Jornada excessiva e dano existencial: alerta para o passivo trabalhista

A jornada de trabalho é um dos pilares da relação empregatícia e, por consequência, objeto de constante atenção do ordenamento jurídico trabalhista. Não se trata apenas da delimitação do tempo destinado à atividade produtiva, mas da preservação de direitos fundamentais que asseguram ao trabalhador condições dignas de existência.

Em recente decisão, a 4ª Câmara do Tribunal Regional do Trabalho da 15ª Região, sediada no interior do Estado de São Paulo, manteve a condenação de uma transportadora ao pagamento de horas extras a um motorista de caminhão e, por maioria de votos, reconheceu a ocorrência de dano existencial decorrente da jornada excessiva.

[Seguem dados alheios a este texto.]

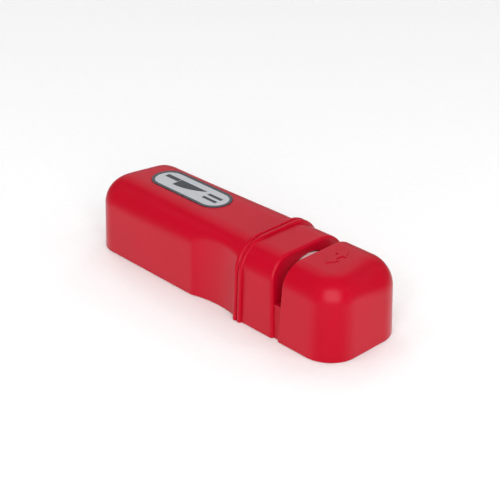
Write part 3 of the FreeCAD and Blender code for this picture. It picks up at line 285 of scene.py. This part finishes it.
RED = rgb(183, 1, 34)
RED_DEEP = rgb(179, 1, 31)
RED_WORN = rgb(226, 70, 84)
MATERIALS = {
    "red_plastic": moulded_plastic("red_plastic", RED, RED_DEEP, RED_WORN, 0.30),
    "inner_plastic": moulded_plastic("inner_plastic", rgb(182, 6, 36), rgb(176, 5, 32),
                                     RED_WORN, 0.44),
    "base_plastic": moulded_plastic("base_plastic", rgb(44, 45, 47), rgb(38, 39, 41),
                                    rgb(92, 93, 96), 0.5, grain=0.3 * MM, depth=0.02 * MM),
    "hub_plastic": moulded_plastic("hub_plastic", rgb(224, 221, 208), rgb(214, 210, 196),
                                   rgb(240, 238, 230), 0.42),
    "ceramic": ceramic("ceramic"),
    "steel": ground_steel("steel", rgb(196, 198, 202), rgb(176, 178, 184), 0.26),
    "screw_steel": ground_steel("screw_steel", rgb(188, 190, 196), rgb(160, 166, 176), 0.32,
                                (700.0, 700.0, 90.0)),
    "badge_frame": lacquer("badge_frame", rgb(58, 63, 68), rgb(68, 73, 78), 0.3),
    "badge_face": brushed_face("badge_face"),
    "badge_print": lacquer("badge_print", rgb(48, 53, 58), rgb(56, 60, 66), 0.36),
    "foot_rubber": rubber("foot_rubber"),
}
NODE_SLOTS = {
    "red_plastic": ["handle_shell", "mid_shell", "head_shell"],
    "inner_plastic": ["wheel_chassis", "rear_axle_cap", "front_axle_cap"],
    "base_plastic": ["handle_base_plate", "front_base_plate"],
    "hub_plastic": ["centre_washer", "rear_thrust_washer", "front_thrust_washer",
                    "rear_wheel_hub", "front_wheel_hub"],
    "ceramic": ["rear_ceramic_wheel", "front_ceramic_wheel"],
    "steel": ["wheel_axle", "axle_clip"],
    "screw_steel": ["axle_cap_screws", "handle_base_screws", "front_base_screws",
                    "cover_screws", "handle_joint_screws"],
    "badge_frame": ["badge_bezel"],
    "badge_face": ["badge_plate"],
    "badge_print": ["badge_emblem"],
    "foot_rubber": ["foot_pad_rear_near", "foot_pad_rear_far", "foot_pad_front_near",
                    "foot_pad_front_far"],
}


def dress_nodes():
    """Gives every CAD node its finished material."""
    for slot, names in NODE_SLOTS.items():
        for name in names:
            data = NODES[name].data
            data.materials.clear()
            data.materials.append(MATERIALS[slot])


# ---------------------------------------------------------------- stage

FLOOR_SIZE = 6.0
FLOOR_COLOURS = (rgb(249, 249, 249), rgb(252, 252, 252))


def make_floor():
    """A plain pale floor, which the object doesn't mirror."""
    half = FLOOR_SIZE / 2
    data = bpy.data.meshes.new("floor")
    corners = [(-half, -half, 0), (half, -half, 0), (half, half, 0), (-half, half, 0)]
    data.from_pydata(corners, [], [(0, 1, 2, 3)])
    floor = bpy.data.objects.new("floor", data)
    scene.collection.objects.link(floor)
    shader = Shader("floor_paper")
    fibre = shader.noise(3 * MM, detail=4.0)
    shader.set(Base_Color=shader.mix(shader.span(fibre, 0.2, 0.8), *FLOOR_COLOURS),
               Roughness=0.8)
    data.materials.append(shader.material)
    floor.visible_glossy = False


class Sky:
    """Nodes for the studio surround, as functions of the direction of a ray."""

    def __init__(self, world):
        self.tree = world.node_tree
        self.tree.nodes.clear()
        self.ray = self.tree.nodes.new("ShaderNodeTexCoord").outputs["Generated"]

    def towards(self, azimuth, elevation):
        """Cosine of the angle between a ray and a fixed direction."""
        node = self.tree.nodes.new("ShaderNodeVectorMath")
        node.operation = "DOT_PRODUCT"
        self.tree.links.new(self.ray, node.inputs[0])
        node.inputs[1].default_value = direction(azimuth, elevation)
        return node.outputs["Value"]

    def ramp(self, value, start, end, low, high):
        """Goes smoothly from low to high as a value goes from start to end."""
        node = self.tree.nodes.new("ShaderNodeMapRange")
        node.interpolation_type = "SMOOTHSTEP"
        self.tree.links.new(value, node.inputs["Value"])
        for name, number in (("From Min", start), ("From Max", end), ("To Min", low),
                             ("To Max", high)):
            node.inputs[name].default_value = number
        return node.outputs["Result"]

    def join(self, operation, first, second):
        """One sum, product or choice of two values."""
        node = self.tree.nodes.new("ShaderNodeMath")
        node.operation = operation
        self.tree.links.new(first, node.inputs[0])
        self.tree.links.new(second, node.inputs[1])
        return node.outputs["Value"]

    def light(self, strength):
        """White light whose strength is a node's value."""
        node = self.tree.nodes.new("ShaderNodeBackground")
        node.inputs["Color"].default_value = (1.0, 1.0, 1.0, 1.0)
        self.tree.links.new(strength, node.inputs["Strength"])
        return node.outputs["Background"]


FRONT_AZIMUTH = 45.0
FRONT_COSINES = (0.25, 0.8)       # full and no light from below, towards the front
GROUND_SINES = (-0.38, -0.02)     # elevations of full and of no light from below
BACKDROP_AZIMUTH = 225.0
BACKDROP_ELEVATION = 35.0
BACKDROP_COSINES = (0.78, 0.97)   # the backdrop's rim and its full part
BACKDROP_LIGHT = (0.1, 0.6)       # strength around it and on it


def make_world():
    """Dim surroundings with a brighter backdrop behind the object; below the horizon the light
    of a pale ground, which leaves out the front."""
    world = bpy.data.worlds.new("studio")
    world.use_nodes = True
    scene.world = world
    sky = Sky(world)
    height = sky.towards(0.0, RIGHT_ANGLE)
    front = sky.towards(FRONT_AZIMUTH, 0.0)
    ground = sky.join("MULTIPLY", sky.ramp(height, *GROUND_SINES, 1.0, 0.0),
                      sky.ramp(front, *FRONT_COSINES, 1.0, 0.0))
    backdrop = sky.ramp(sky.towards(BACKDROP_AZIMUTH, BACKDROP_ELEVATION), *BACKDROP_COSINES,
                        *BACKDROP_LIGHT)
    output = sky.tree.nodes.new("ShaderNodeOutputWorld")
    shine = sky.light(sky.join("MAXIMUM", ground, backdrop))
    sky.tree.links.new(shine, output.inputs["Surface"])
    scene.view_settings.view_transform = "Standard"


TENT_RADIUS = 0.9
TENT_PANEL = 0.24
TENT_RADIANCE = 2.8
TENT_RINGS = ((10.0, 8), (36.0, 8), (62.0, 5), (90.0, 1))    # elevation, number of panels
KEY_AZIMUTH = 48.0
KEY_ELEVATION = 27.0
KEY_DISTANCE = 0.95
KEY_PANEL = 0.85
KEY_RADIANCE = 2.6
FULL_TURN = 360.0


def make_panel(name, azimuth, elevation, distance, size, radiance):
    """A soft square panel that faces the middle of the footprint."""
    away = direction(azimuth, elevation)
    data = bpy.data.lights.new(name, "AREA")
    data.shape = "SQUARE"
    data.size = size
    data.energy = radiance * math.pi * size ** 2
    panel = bpy.data.objects.new(name, data)
    scene.collection.objects.link(panel)
    panel.location = away * distance
    panel.rotation_mode = "QUATERNION"
    panel.rotation_quaternion = away.to_track_quat("Z", "Y")
    panel.visible_camera = False
    return panel


def make_lights():
    """A tent of even light that the plastic doesn't mirror, and one panel that it does."""
    for lift, count in TENT_RINGS:
        for index in range(count):
            turn = FULL_TURN / count * (index + 0.5)
            panel = make_panel(f"tent_{lift:.0f}_{index}", turn, lift, TENT_RADIUS, TENT_PANEL,
                               TENT_RADIANCE)
            panel.visible_glossy = False
    make_panel("key_panel", KEY_AZIMUTH, KEY_ELEVATION, KEY_DISTANCE, KEY_PANEL, KEY_RADIANCE)


make_camera()
dress_nodes()
make_floor()
make_world()
make_lights()
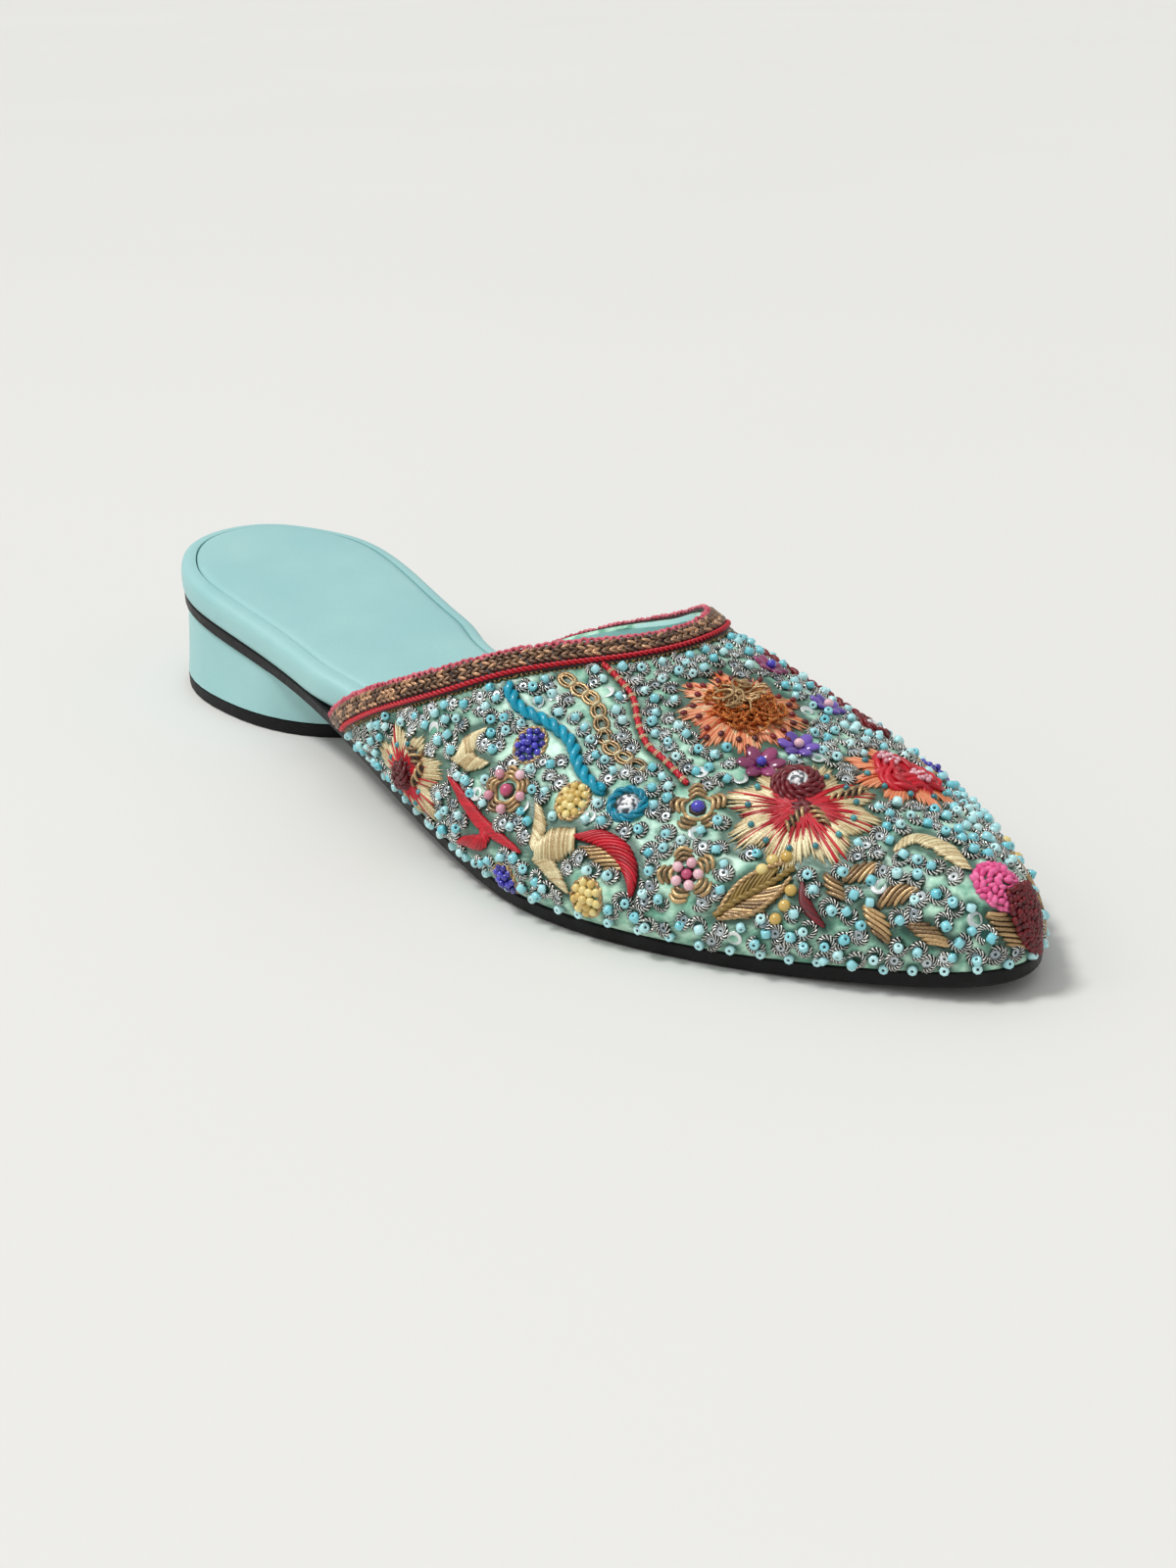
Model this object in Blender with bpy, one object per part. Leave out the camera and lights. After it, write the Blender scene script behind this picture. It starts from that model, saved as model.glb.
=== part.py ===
"""A backless mule for the right foot, about EU 38, in metres with +Z up.

The toe points along +X and the inner side of the foot lies along +Y. The origin is the middle of
the heel's floor face. A distance called `back` runs from the back end of the outsole to the toe.
"""

import math
from collections import namedtuple

import bmesh
import bpy
import numpy as np

# Outsole and heel
LENGTH = 0.248
BALL_WIDTH = 0.078
TOE_RADIUS = 0.0101
HEEL_RADIUS = 0.0235
HEEL_RISE = 0.0215
TOE_SPRING = 0.0030
OUTSOLE_THICK = 0.0030
OUTSOLE_BEVEL = 0.0006
HEEL_CENTRE = 0.0390
HEEL_LENGTH = 0.0738
HEEL_WIDTH = 0.0542
HEEL_SQUARENESS = 2.28
HEEL_SET_IN = 0.0008
LIFT_THICK = 0.0030
LIFT_BEVEL = 0.0004

# Footbed and its sock lining
FOOTBED_THICK = 0.0064
RIM_PROUD = 0.0004
RIM_ROUND = 0.0024
RIM_WIDTH = 0.0036
SOCK_RECESS = 0.0014
SOCK_CROWN = 0.0006
SOCK_SHOULDER = 0.0016

# Upper and its trim
INSTEP_HEIGHT = 0.0375
UPPER_WALL = 0.0018
UPPER_SET_IN = 0.0006
TOE_ROOM = 0.0012
NOSE_LENGTH = 0.0160
NOSE_POWER = 2.4
SIDE_POWER = 1.80
SWELL_POWER = 0.70
TRIM_WIDTH = 0.0056
TRIM_THICK = 0.0011

# Clearance between pieces that touch on the real shoe
GAP = 0.0003

# How finely each piece is divided
STATIONS = 56
COLUMNS = 36
UPPER_ROWS = 24
HEEL_SIDES = 48
HEEL_RINGS = 5
TRIM_ROWS = (0.0, 0.33, 0.67, 1.0)
EDGE_STEP = 1e-4

# Half widths on the outer and inner side of the foot, as shares of the ball width
SoleRow = namedtuple("SoleRow", "station outer inner")
SOLE_OUTLINE = (
    SoleRow(0.025, 0.195, 0.192),
    SoleRow(0.070, 0.287, 0.292),
    SoleRow(0.140, 0.326, 0.322),
    SoleRow(0.250, 0.334, 0.252),
    SoleRow(0.370, 0.386, 0.205),
    SoleRow(0.480, 0.462, 0.252),
    SoleRow(0.600, 0.528, 0.358),
    SoleRow(0.700, 0.536, 0.446),
    SoleRow(0.800, 0.446, 0.464),
    SoleRow(0.900, 0.286, 0.336),
    SoleRow(0.960, 0.172, 0.192),
)

# Underside of the outsole: heel rise and toe spring as shares of their named heights
RiseRow = namedtuple("RiseRow", "station heel toe")
SOLE_RISE = (
    RiseRow(0.00, 1.000, 0.00),
    RiseRow(0.25, 0.611, 0.00),
    RiseRow(0.44, 0.315, 0.00),
    RiseRow(0.56, 0.128, 0.00),
    RiseRow(0.61, 0.048, 0.00),
    RiseRow(0.66, 0.000, 0.00),
    RiseRow(0.83, 0.000, 0.00),
    RiseRow(0.92, 0.000, 0.34),
    RiseRow(1.00, 0.000, 1.00),
)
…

O acórdão, relatado pela desembargadora Eleonora Bordini Coca, destacou que a rotina laboral imposta pela empresa violava o direito fundamental ao descanso e comprometia o convívio social e familiar do trabalhador, afrontando os limites previstos na legislação trabalhista e os direitos sociais assegurados pela Constituição Federal.

De acordo com a petição inicial, o empregado trabalhava das 3h às 20h, três vezes por semana, com apenas 30 minutos de intervalo, e até as 17h nos demais dias — padrão também exigido em dois sábados por mês.

Embora a empresa tenha apresentado registros de jornada divergentes, as testemunhas e o laudo pericial indicaram que houve manipulação tanto dos controles de ponto quanto do sistema de rastreamento de veículos, com o intuito de simular o cumprimento da carga horária legal, comprometendo a fidedignidade dos documentos e, consequentemente, tornando-os imprestáveis.

Ora, a manipulação de registros de ponto e de sistemas de rastreamento, além de fragilizar a defesa, pode ser interpretada como agravante na fixação do valor indenizatório, em razão da tentativa de ocultação da jornada real.

Diante da inconsistência das provas produzidas pela empregadora, prevaleceu a jornada descrita na inicial, sendo reconhecida a supressão dos intervalos e a extrapolação reiterada da jornada legal. Para a relatora, tal cenário restringia severamente o tempo destinado ao lazer e ao convívio familiar — ambos assegurados pelo artigo 6º da Constituição Federal —, além de expor o trabalhador a riscos à saúde física e mental. O colegiado fixou indenização de R$ 10 mil a título de dano existencial, cumulada com o pagamento de horas extras, adicionais noturnos e intervalos não concedidos.

O entendimento do TRT-15 acompanha precedentes do Tribunal Superior do Trabalho, que já destacou, em casos como o RR-20813-45.2016.5.04.0812 e o Ag-AIRR-1600-93.2017.5.12.0004, que jornadas excessivas em turnos ininterruptos e o trabalho contínuo sem descanso violam direitos fundamentais e afetam diretamente a dignidade do trabalhador, ensejando reparação.

Nesses casos, o dano existencial pode ser presumido (in re ipsa): basta a prova da jornada excessiva e da ausência de descanso para que surja o dever de indenizar, sem necessidade de comprovação de prejuízo específico, com fundamento nos artigos 1º, III, e 7º da Constituição Federal, no artigo 59 da CLT e na Convenção nº 1 da OIT.

Ressalte-se que o valor indenizatório não substitui o pagamento das horas extras devidas, mas visa compensar o prejuízo causado à vida pessoal e social do trabalhador — dimensão protegida pela ordem jurídica brasileira.

Esse contexto impõe aos empregadores o dever de revisar escalas e políticas internas, a fim de evitar violações a direitos fundamentais e, consequentemente, futuras responsabilizações judiciais. Mais do que cumprir formalmente os limites legais de jornada, é indispensável garantir que os trabalhadores possam usufruir de sua vida pessoal e familiar, sob pena de responsabilização civil e trabalhista.

Para as empresas, o risco vai além das horas extras. A imposição de rotinas abusivas pode gerar condenações cumuladas por dano existencial, com valores expressivos e forte repercussão reputacional. Políticas de gestão equilibradas e registros fidedignos de jornada são a melhor forma de prevenir passivos desse tipo.